Every dog owner is familiar with the risks of going out in the forest or walking their dog in high grass and bushes because this is where ticks love to hang out.
Many of us try to stay on top of tick and flea protection because they are known to carry around vicious parasites and cause serious diseases in dogs.
In this article, we will explain what Lyme disease is, how it is transmitted, what it does to your dog, how it is treated, and how much would cost you.
What is Lyme disease in dogs?
Lyme disease is a tick-borne disease that can affect humans, dogs, cats, and horses.
This parasite, Borrelia burgdorferi, uses ticks as hosts to travel from one animal to another and infect them.
Dogs are prone to catching this nasty parasite if they usually go on a walk in places that are known to be well-infested with ticks, which is common in some parts of the clone where you have warm weather.
What are the signs of Lyme disease in dogs?
In some cases, the dogs may not show signs of the disease, however, sometimes it may take a couple of days to weeks until the owner notices that something is wrong with their pet.
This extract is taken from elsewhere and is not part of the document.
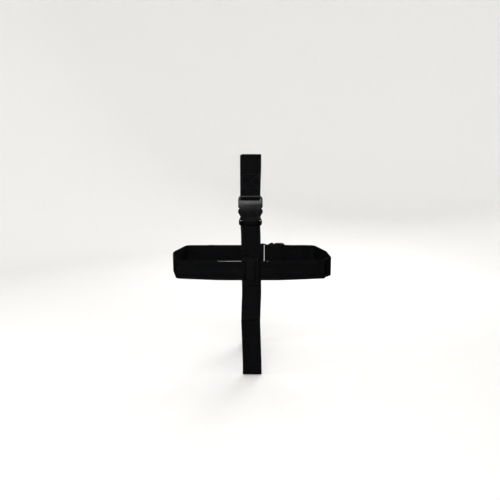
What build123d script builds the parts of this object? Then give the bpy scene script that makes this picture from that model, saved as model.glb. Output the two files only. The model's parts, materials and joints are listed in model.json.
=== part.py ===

Usually, owners notice that their dog starts limping on one leg, but the next day it limps on its other leg, while the joints on the affected limbs may be swollen. Other symptoms include:
- loss of appetite
- reluctance to get up and play or move in general
- swelling of the joints
If the disease is not recognized and treated on time, it could lead to more serious consequences on the kidneys, heart, and liver and could potentially be fatal.
That is why we strongly recommend if you notice any of the symptoms contact your vet.
How do vets diagnose Lyme disease in dogs?
Whenever you see your dog acting strangely, it is always a good time to give your vet a call, even just for a consultation.
If you are not sure when was the last time you protected your dog from ticks and fleas and you have been for a walk in the forest, it is recommended that you keep a close eye on changes in your dog over the next days and weeks.
However, if you do go to the vet, then he will probably do a thorough examination and draw out blood for blood work and biochemistry.
Nowadays vets have snap tests, that with a drop of blood could tell your vet if your dog carries the parasite or not. And it only takes around 10 minutes.
Your vet will also take some urine samples and do x-rays especially if your dog shows up with swollen joints.
In some cases, the dog may be lightly sedated and a sample can be taken from the joint for further examination.
How is Lyme disease treated and what is the prognosis?
Usually, the treatment for this disease is very straightforward and easy. The only problem that may be is that your dog may not be happy that you are tricking him to get tablets for the next month or so.
Usually, dogs with this parasite are prescribed antibiotics as well as some supportive medicine to help speed up the recovery and protect the kidneys and liver.
Owners see differences in their dog’s behavior in just a few days after the treatment is started.
The best way for an owner to protect their dog is to be on top of their dog’s tick and flea prevention.
No matter what you choose, either a spot-on, a collar, or a chewable tablet, it is important that you make notes of the last time you used it.
Another good tip is that you should always do a thorough check of your dog when you get back from a walk in the woods. If you can manage to find and remove the tick in time, your dog will be safe from the disease.
However, if you do end up at the vet, and your dog was the lucky winner of one Lyme disease, then you are probably going to pay between $80 and $800.
The price may change from practice to practice and there may be additional expenses if your dog needs to be hospitalized for observation.